Justice Breyer’s concurring opinion
In a concurring opintion, Justice Stephen Breyer wrote that “to literally apply these performance standards so as to forbid the use of any of these substances as “fill,” even when, say, they constitute no more than trace elements in dirt, crushed rock, or sand that is clearly being used as “fill” to build a levee or to replace dirt removed from a lake bottom may prove unnecessarily strict, cf. §1362(6) (defining “pollutant” to include “rock”), to the point that such application would undermine the objective of §404, which foresees the use of “dredged or fill material” in certain circumstances and with approval of the relevant agencies.”
While he recognizes the potential problems in going to far away from the CWA standards, he says there are safeguards in place to prevent that from happening.

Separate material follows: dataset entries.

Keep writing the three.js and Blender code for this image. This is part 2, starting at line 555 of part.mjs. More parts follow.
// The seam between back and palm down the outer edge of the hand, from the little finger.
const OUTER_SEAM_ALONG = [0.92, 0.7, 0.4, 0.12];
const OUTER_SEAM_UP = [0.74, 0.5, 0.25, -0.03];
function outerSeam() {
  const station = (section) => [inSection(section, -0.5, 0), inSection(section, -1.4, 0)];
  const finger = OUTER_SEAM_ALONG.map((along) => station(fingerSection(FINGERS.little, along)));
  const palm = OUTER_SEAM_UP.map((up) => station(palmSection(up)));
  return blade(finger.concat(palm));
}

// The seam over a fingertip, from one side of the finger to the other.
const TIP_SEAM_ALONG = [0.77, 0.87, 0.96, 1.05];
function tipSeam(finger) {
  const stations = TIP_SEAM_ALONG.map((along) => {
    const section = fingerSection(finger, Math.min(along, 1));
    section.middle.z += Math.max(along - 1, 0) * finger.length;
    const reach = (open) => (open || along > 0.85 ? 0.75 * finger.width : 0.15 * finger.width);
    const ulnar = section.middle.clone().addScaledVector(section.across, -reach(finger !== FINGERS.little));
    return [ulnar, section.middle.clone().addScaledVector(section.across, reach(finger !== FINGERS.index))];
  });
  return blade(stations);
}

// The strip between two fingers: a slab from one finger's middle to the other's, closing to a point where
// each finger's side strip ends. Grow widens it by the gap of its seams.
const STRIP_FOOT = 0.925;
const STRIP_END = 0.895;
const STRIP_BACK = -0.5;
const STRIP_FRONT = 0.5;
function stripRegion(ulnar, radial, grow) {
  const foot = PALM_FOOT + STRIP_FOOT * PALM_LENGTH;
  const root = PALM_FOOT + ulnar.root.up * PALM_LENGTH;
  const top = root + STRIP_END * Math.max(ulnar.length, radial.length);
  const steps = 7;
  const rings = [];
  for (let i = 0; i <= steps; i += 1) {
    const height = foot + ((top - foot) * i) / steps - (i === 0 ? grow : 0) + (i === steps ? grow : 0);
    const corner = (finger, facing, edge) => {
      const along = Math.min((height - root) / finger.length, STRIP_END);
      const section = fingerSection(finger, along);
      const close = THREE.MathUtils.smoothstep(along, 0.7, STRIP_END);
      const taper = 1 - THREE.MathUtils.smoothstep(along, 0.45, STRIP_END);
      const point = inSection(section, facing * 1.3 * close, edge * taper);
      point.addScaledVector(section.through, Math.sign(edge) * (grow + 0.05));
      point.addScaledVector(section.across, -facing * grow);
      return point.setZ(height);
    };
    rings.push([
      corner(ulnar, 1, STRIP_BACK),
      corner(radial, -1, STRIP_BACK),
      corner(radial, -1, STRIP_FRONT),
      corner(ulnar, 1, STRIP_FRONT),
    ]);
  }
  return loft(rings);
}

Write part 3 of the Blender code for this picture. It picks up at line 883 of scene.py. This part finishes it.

In this case, Breyer wrote, a middle ground was needed. “Faced with a difficult choice between creating a huge pile of slurry on nearby wetlands or using part of the lake as a storage facility for mine tailings, … the EPA arrived at a compromise,” treating the mine tailings as fill, while considering anything that spilled over into nearby waterways as requiring a §402 permit.
Three justices disagree
Justice Ginsberg, joined by John Paul Stevens and David Souter, disagreed with the majority. “The litigation before the court thus presents a single question,” she wrote: “Is a pollutant discharge prohibited under §306 ofthe [Clean Water] Act eligible for a §404 permit as a discharge of fill material?
“In agreement with the Court of Appeals, I would answer no.
“In sum,” she concluded, “it is neither necessary nor proper to read the statute as allowing mines to bypass EPA’s zero-discharge standard by classifying slurry as “fill material.”
“The use of waters of the United States as “settling ponds” for harmful mining waste, the Court of Appeals correctly held, is antithetical to the text, structure, and purpose of the Clean Water Act.”
“The statute’s text, structure, and pur-pose all mandate adherence to EPA pollution-control requirements.